The impact is serious enough to warrant a $1m entry fee, IMO. At best, someone could impersonate a site. They'd also have to get other things in line (e.g. DNS hijacking) to be at all successful anyway. And it's not like most people are authenticating certs themselves. They just trust browsers to trust CAs that vouch for you and prevents those scary browser warnings.

It doesn't improve encryption compared to a self-signed cert though.

[–] [email protected] 7 points 9 hours ago* (last edited 9 hours ago)

If you are the CA, you can sign a new certificate yourself for google.com and the browser will accept it. It's effectively allows MITM for any certificate. Worse, it's not even limited to certificates under that CA. The browser has no way of knowing there's 2 "valid" certs at once, and in fact that is allowed regardless (multiple servers with different instances of the SSL cert is a possibility).

Certificate pinning might save things, since that will force the same certificate as was previously used, but I'm not sure this is a common default.

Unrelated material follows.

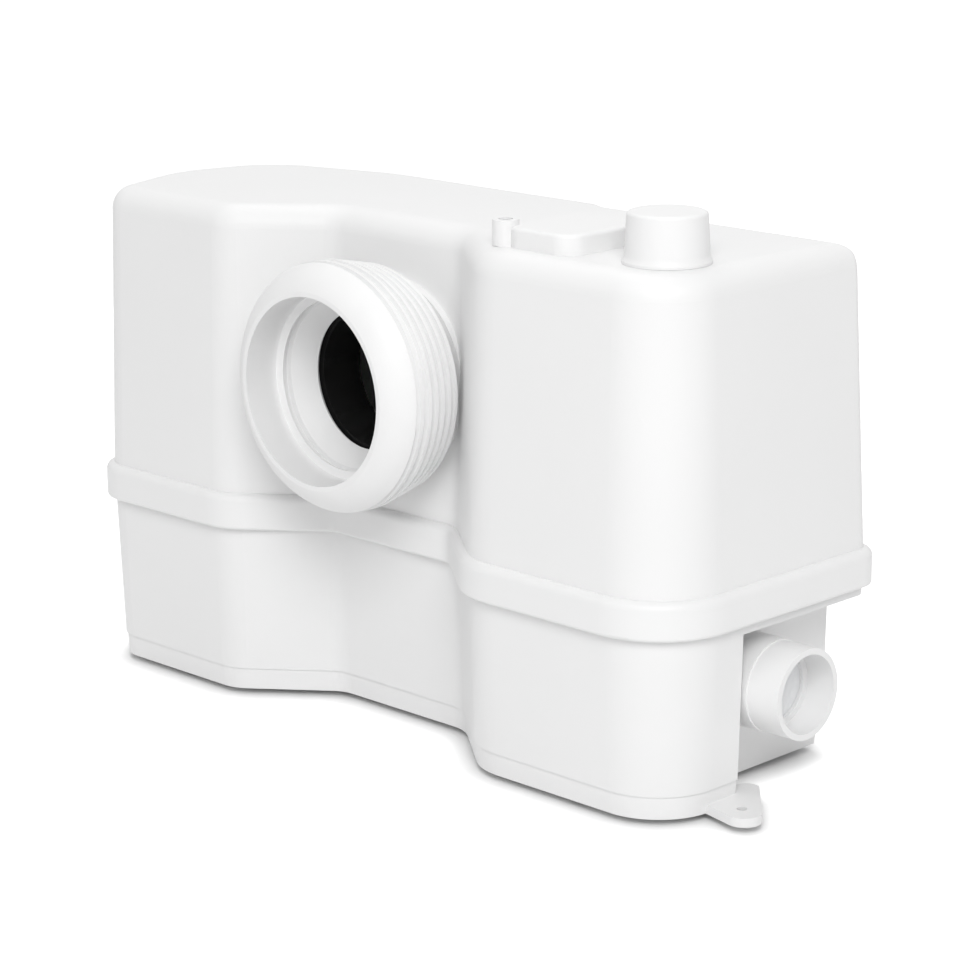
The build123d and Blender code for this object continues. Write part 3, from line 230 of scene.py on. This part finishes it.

[–] [email protected] 8 points 13 hours ago (1 children)

If it begins to enshitify, someone will quickly take up the helm. It's become so core now that someone like Cloudflare would just be like "We do this now."

[–] [email protected] 7 points 12 hours ago

Cloudflare sort of provides this now by being a MITM to secure your site between your server and the end user. But this requires you and your end user to trust Cloudflare.

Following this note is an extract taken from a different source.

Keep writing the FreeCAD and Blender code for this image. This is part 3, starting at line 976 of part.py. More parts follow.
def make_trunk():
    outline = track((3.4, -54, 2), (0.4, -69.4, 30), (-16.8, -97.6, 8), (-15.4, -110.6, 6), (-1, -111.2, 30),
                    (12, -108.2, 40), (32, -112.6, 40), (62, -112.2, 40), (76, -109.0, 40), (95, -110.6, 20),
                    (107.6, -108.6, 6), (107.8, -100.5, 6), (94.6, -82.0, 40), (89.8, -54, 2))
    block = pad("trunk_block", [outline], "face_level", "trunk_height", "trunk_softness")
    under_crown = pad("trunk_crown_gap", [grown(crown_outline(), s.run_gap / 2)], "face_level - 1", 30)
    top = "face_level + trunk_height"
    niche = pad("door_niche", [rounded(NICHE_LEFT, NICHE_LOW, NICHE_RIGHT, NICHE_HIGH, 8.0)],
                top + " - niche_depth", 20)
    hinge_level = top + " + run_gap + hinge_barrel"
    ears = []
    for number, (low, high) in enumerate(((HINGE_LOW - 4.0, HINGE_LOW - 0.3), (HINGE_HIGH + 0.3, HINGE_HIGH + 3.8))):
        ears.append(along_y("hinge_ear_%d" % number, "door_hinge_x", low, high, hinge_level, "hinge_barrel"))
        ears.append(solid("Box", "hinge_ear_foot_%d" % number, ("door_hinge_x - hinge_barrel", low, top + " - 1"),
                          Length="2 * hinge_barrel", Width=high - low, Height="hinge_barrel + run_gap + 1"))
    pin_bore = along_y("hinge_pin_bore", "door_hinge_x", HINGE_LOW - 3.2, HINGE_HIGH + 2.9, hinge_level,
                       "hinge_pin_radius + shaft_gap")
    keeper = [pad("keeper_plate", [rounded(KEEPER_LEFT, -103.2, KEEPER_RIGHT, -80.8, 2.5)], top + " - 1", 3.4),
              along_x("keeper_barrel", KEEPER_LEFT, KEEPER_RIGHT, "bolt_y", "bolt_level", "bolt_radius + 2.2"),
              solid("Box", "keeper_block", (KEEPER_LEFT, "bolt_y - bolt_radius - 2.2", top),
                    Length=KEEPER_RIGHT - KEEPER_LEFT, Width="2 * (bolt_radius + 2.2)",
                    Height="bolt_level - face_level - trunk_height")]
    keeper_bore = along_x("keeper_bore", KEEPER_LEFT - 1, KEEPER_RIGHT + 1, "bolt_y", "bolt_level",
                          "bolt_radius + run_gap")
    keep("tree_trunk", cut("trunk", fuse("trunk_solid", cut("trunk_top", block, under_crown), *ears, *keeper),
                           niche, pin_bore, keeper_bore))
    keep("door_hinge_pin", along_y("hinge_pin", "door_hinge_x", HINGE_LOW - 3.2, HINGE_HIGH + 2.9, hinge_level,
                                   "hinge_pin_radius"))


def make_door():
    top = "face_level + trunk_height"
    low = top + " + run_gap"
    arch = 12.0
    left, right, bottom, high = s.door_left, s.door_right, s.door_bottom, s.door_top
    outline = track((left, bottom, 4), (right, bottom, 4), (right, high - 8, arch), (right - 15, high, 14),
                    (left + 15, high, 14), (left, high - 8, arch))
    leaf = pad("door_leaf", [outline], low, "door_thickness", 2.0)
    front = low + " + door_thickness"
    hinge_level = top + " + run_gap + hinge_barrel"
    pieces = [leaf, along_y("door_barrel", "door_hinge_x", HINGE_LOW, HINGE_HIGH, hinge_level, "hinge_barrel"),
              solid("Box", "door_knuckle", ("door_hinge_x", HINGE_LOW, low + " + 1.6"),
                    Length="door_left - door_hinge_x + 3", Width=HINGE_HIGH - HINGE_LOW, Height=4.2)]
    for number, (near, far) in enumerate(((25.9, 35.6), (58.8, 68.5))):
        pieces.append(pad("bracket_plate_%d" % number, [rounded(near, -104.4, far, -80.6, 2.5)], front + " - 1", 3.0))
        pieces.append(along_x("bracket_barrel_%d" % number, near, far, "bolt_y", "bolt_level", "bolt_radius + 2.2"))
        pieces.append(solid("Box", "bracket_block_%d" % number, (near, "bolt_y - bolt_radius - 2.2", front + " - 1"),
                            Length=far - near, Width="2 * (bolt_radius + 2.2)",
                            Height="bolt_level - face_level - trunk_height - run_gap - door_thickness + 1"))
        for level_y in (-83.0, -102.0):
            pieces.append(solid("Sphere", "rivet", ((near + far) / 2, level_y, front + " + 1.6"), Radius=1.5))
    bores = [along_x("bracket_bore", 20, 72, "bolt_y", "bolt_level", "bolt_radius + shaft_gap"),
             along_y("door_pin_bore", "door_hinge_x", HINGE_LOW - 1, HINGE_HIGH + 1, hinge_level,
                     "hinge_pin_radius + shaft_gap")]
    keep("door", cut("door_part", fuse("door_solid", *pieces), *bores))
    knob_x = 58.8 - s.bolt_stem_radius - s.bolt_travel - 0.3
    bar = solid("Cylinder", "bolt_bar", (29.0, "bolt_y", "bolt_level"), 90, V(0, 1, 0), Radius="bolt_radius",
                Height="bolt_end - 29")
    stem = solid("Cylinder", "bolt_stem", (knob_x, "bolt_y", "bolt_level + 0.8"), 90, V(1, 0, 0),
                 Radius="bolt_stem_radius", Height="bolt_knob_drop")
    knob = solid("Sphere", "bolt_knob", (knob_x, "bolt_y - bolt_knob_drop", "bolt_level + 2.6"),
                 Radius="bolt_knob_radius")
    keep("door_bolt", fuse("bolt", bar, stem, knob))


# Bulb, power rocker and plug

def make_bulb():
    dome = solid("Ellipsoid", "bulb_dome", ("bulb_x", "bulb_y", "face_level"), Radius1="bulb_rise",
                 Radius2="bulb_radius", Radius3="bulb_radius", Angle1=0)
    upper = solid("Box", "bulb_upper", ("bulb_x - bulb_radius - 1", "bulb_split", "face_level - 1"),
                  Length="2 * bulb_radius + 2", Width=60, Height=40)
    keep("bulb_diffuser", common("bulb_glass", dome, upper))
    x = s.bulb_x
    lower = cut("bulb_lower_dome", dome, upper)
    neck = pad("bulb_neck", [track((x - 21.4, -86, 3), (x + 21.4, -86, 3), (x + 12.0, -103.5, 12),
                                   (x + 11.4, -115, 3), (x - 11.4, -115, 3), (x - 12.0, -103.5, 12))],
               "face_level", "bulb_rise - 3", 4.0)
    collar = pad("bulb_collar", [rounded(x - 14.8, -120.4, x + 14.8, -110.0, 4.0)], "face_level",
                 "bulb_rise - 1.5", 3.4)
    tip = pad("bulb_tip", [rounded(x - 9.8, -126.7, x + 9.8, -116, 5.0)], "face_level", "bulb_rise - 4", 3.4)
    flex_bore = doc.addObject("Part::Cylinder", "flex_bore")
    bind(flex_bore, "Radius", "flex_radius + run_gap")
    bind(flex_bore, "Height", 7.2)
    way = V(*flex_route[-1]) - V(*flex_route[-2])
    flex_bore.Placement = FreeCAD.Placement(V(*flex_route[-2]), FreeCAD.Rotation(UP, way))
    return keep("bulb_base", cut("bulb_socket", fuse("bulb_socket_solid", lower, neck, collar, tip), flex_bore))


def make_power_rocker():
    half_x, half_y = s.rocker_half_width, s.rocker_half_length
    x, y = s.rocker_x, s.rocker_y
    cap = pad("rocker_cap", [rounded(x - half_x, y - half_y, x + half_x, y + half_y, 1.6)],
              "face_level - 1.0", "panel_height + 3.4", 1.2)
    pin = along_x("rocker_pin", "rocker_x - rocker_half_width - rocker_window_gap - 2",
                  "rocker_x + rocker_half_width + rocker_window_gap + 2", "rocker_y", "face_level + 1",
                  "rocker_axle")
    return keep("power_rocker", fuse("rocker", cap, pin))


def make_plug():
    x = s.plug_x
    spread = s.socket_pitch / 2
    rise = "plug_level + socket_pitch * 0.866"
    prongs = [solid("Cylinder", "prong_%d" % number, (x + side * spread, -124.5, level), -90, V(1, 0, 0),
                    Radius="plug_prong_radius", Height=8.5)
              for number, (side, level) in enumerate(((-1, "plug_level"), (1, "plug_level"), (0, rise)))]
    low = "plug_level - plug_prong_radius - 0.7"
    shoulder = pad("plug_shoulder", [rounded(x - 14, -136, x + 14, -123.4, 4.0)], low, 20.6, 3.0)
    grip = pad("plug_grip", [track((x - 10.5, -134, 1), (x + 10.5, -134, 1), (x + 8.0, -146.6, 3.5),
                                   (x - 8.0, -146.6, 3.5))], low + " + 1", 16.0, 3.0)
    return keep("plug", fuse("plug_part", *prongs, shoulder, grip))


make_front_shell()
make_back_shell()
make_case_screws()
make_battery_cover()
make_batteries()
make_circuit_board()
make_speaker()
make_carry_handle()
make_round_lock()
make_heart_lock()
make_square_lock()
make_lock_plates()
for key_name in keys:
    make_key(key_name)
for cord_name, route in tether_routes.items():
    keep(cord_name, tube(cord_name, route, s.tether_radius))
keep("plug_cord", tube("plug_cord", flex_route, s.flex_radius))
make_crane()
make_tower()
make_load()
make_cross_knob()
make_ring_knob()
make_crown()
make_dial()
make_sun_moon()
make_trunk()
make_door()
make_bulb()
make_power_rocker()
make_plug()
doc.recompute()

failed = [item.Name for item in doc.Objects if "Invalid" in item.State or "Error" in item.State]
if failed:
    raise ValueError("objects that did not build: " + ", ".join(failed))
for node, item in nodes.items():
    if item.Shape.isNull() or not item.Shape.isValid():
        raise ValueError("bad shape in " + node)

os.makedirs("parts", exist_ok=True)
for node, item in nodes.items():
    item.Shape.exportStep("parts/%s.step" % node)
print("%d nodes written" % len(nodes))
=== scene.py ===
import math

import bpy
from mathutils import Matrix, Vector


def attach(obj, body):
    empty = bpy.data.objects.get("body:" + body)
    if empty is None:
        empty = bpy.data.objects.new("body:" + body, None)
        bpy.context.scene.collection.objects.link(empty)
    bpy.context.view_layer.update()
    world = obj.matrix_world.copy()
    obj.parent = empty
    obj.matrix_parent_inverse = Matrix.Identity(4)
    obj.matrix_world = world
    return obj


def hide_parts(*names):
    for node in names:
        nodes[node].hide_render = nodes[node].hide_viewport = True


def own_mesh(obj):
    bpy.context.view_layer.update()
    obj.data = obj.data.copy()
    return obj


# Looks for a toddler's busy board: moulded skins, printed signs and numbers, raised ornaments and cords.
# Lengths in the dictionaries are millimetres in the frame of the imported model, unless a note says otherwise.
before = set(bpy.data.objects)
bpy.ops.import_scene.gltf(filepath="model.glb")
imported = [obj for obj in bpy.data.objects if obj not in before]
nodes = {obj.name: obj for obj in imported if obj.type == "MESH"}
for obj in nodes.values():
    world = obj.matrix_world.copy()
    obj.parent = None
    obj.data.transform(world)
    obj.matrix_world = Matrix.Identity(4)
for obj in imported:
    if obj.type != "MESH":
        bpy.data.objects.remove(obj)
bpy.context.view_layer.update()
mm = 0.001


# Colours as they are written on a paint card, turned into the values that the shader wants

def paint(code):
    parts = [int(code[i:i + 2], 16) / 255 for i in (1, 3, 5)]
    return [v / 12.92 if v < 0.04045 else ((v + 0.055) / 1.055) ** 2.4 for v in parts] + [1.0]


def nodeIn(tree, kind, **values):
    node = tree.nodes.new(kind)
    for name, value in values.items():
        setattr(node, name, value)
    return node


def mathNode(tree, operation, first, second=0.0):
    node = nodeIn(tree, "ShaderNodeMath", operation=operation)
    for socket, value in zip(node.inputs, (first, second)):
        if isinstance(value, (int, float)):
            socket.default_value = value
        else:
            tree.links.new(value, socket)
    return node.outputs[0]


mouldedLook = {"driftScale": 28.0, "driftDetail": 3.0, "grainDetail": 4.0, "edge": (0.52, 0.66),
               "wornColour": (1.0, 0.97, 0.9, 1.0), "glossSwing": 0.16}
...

And fwiw the ACME protocol is open so anyone can implement it. I believe even the ACME software that EFF sends out allows you to choose your server with some configuration.

[–] [email protected] 6 points 13 hours ago (1 children)
[–] [email protected] 1 points 5 hours ago (1 children)

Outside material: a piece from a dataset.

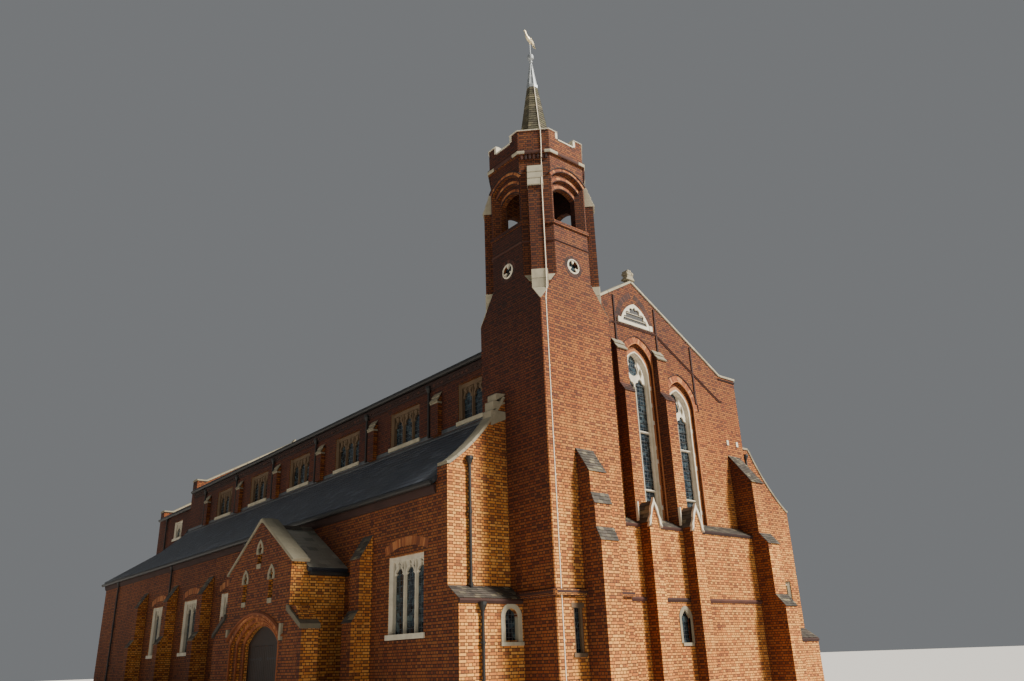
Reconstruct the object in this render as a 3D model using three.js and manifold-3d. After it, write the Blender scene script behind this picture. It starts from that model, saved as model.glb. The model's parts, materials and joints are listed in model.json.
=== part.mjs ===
// Brick church with a slender south-west tower, nave, aisles, chancel and porch.
// Millimetres, +Z up. While it is built, x = 0 is the nave's axis, y = 0 is the
// outer face of the west gable wall and z = 0 is the ground. The finished group
// is moved so that its origin is the middle of its footprint.
import * as THREE from "three";
import { ConvexGeometry } from "three/addons/geometries/ConvexGeometry.js";
import { mergeVertices } from "three/addons/utils/BufferGeometryUtils.js";
import Module from "manifold-3d";

const wasm = await Module();
wasm.setup();

// Joints between neighbours that touch
const GAP = 0.3;

// Nave
const NAVE_HALF = 5350;
const NAVE_WALL = 600;
const NAVE_END = 26600;
const NAVE_EAVES = 10310;
const NAVE_PITCH = 0.55;
const ROOF_DEEP = 160;
const EAVES_OUT = 150;
const ARCADE_TOP = 6000;
const BAY = 3985;
const FIRST_BAY = 2000;
const BAYS = 6;
const FLOOR_TOP = 100;

// West gable
const GABLE_SLOPE = 0.58;
const GABLE_APEX = 13680;
const COPING_DEEP = 120;
const COPING_OUT = 40;
const KNEELER_TOP = 11080;

// Tower
const TOWER_SIDE = 2750;
const TOWER_RIGHT = -3020;
const TOWER_FRONT = -1600;
const TOWER_WALL = 450;
const TOWER_CHAMFER = 20;
const SHAFT_TOP = 11000;
const OCTAGON_FOOT = 11950;
const BELFRY_SILL = 13600;
const BELFRY_TOP = 16050;
const PARAPET_FOOT = 16200;
const PARAPET_TOP = 16930;
const SPIRE_TOP = 19750;
const CAP_TOP = 20710;

// Aisles
const AISLE_HALF = 7770;
const AISLE_WALL = 450;
const AISLE_FRONT = 108;
const AISLE_EAVES = 6040;
const AISLE_ROOF_TOP = 8300;
const AISLE_END = 31000;

// Chancel
const CHANCEL_HALF = 4850;
const CHANCEL_WALL = 550;
const CHANCEL_EAVES = 9830;
const CHANCEL_END = 33100;

// Porch
const PORCH_AXIS = 7500;
const PORCH_HALF = 2250;
const PORCH_FRONT = -9470;
const PORCH_FRONT_WALL = 450;
const PORCH_SIDE_WALL = 400;
const PORCH_EAVES = 4200;
const PORCH_PITCH = 0.6;
const DOORWAY_HALF = 1200;

const towerCentre = new THREE.Vector2(TOWER_RIGHT - TOWER_SIDE / 2, TOWER_FRONT + TOWER_SIDE / 2);
const towerLeft = TOWER_RIGHT - TOWER_SIDE;
const towerBack = TOWER_FRONT + TOWER_SIDE;

const palette = {
  brick: new THREE.MeshStandardMaterial({ color: 0xb0623a, roughness: 0.9, metalness: 0 }),
  stone: new THREE.MeshStandardMaterial({ color: 0xcfc6b2, roughness: 0.85, metalness: 0 }),
  slate: new THREE.MeshStandardMaterial({ color: 0x3d4450, roughness: 0.7, metalness: 0 }),
  tile: new THREE.MeshStandardMaterial({ color: 0x6b5a45, roughness: 0.85, metalness: 0 }),
  lead: new THREE.MeshStandardMaterial({ color: 0xa9adb2, roughness: 0.5, metalness: 0.6 }),
  gilt: new THREE.MeshStandardMaterial({ color: 0xd8c48a, roughness: 0.35, metalness: 0.8 }),
  glass: new THREE.MeshStandardMaterial({ color: 0x2c3640, roughness: 0.15, metalness: 0 }),
  oak: new THREE.MeshStandardMaterial({ color: 0x3a2a1f, roughness: 0.7, metalness: 0 }),
  floor: new THREE.MeshStandardMaterial({ color: 0x8d8478, roughness: 0.8, metalness: 0 }),
};

const church = new THREE.Group();

function add(name, geometry, material) {
  const mesh = new THREE.Mesh(geometry, palette[material].clone());
  mesh.name = name;
  church.add(mesh);
  return mesh;
}

// Joins and cuts
function toManifold(geometry) {
  const bare = geometry.index ? geometry.toNonIndexed() : geometry.clone();
  bare.deleteAttribute("normal");
  bare.deleteAttribute("uv");
  const merged = mergeVertices(bare, 0.001);
  const vertProperties = new Float32Array(merged.attributes.position.array);
  const triVerts = new Uint32Array(merged.index.array);
  return new wasm.Manifold(new wasm.Mesh({ numProp: 3, vertProperties, triVerts }));
}

function toGeometry(manifold) {
  const mesh = manifold.getMesh();
  const geometry = new THREE.BufferGeometry();
  geometry.setAttribute("position", new THREE.BufferAttribute(new Float32Array(mesh.vertProperties), 3));
  geometry.setIndex(new THREE.BufferAttribute(new Uint32Array(mesh.triVerts), 1));
  geometry.computeVertexNormals();
  return geometry;
}

function combine(base, added = [], cut = []) {
  let result = toManifold(base);
  for (const geometry of added) {
    result = result.add(toManifold(geometry));
  }
  for (const geometry of cut) {
    result = result.subtract(toManifold(geometry));
  }
  return toGeometry(result);
}

// Outlines are lists of [u, v] points
function plain(outline, depth) {
  const shape = new THREE.Shape(outline.map(([u, v]) => new THREE.Vector2(u, v)));
  return new THREE.ExtrudeGeometry(shape, { depth, bevelEnabled: false });
}

function extrude(outline, depth, holes = []) {
  if (holes.length === 0) {
    return plain(outline, depth);
  }
  const cutters = holes.map((hole) => plain(hole, depth + 20).translate(0, 0, -10));
  return combine(plain(outline, depth), [], cutters);
}

// A plate whose outline is in x and z, between y0 and y1
function across(outline, y0, y1, holes) {
  const geometry = extrude(outline, y1 - y0, holes);
  geometry.rotateX(Math.PI / 2);
  geometry.translate(0, y1, 0);
  return geometry;
}

// A plate whose outline is in y and z, between x0 and x1
function along(outline, x0, x1, holes) {
  const geometry = extrude(outline, x1 - x0, holes);
  const turn = new THREE.Matrix4().makeBasis(
    new THREE.Vector3(0, 1, 0),
    new THREE.Vector3(0, 0, 1),
    new THREE.Vector3(1, 0, 0),
  );
  geometry.applyMatrix4(turn);
  geometry.translate(x0, 0, 0);
  return geometry;
}

// A plate whose outline is in x and y, between z0 and z1
function upward(outline, z0, z1, holes) {
  const geometry = extrude(outline, z1 - z0, holes);
  geometry.translate(0, 0, z0);
  return geometry;
}

function box(x0, x1, y0, y1, z0, z1) {
  const geometry = new THREE.BoxGeometry(x1 - x0, y1 - y0, z1 - z0);
  geometry.translate((x0 + x1) / 2, (y0 + y1) / 2, (z0 + z1) / 2);
  return geometry;
}

function rectangle(u0, u1, v0, v1) {
  return [
    [u0, v0],
    [u1, v0],
    [u1, v1],
    [u0, v1],
  ];
}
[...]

They don't offer wildcard certs, but otherwise I think they are.
I wanna say acme.sh defaults to them.

[–] [email protected] 1 points 4 hours ago

Never used them, but they state at https://zerossl.com/features/acme/ that their free acme certs include wildcards.

[–] [email protected] 6 points 14 hours ago

Yay for their glorious, free trusted ssl certs. Love this project!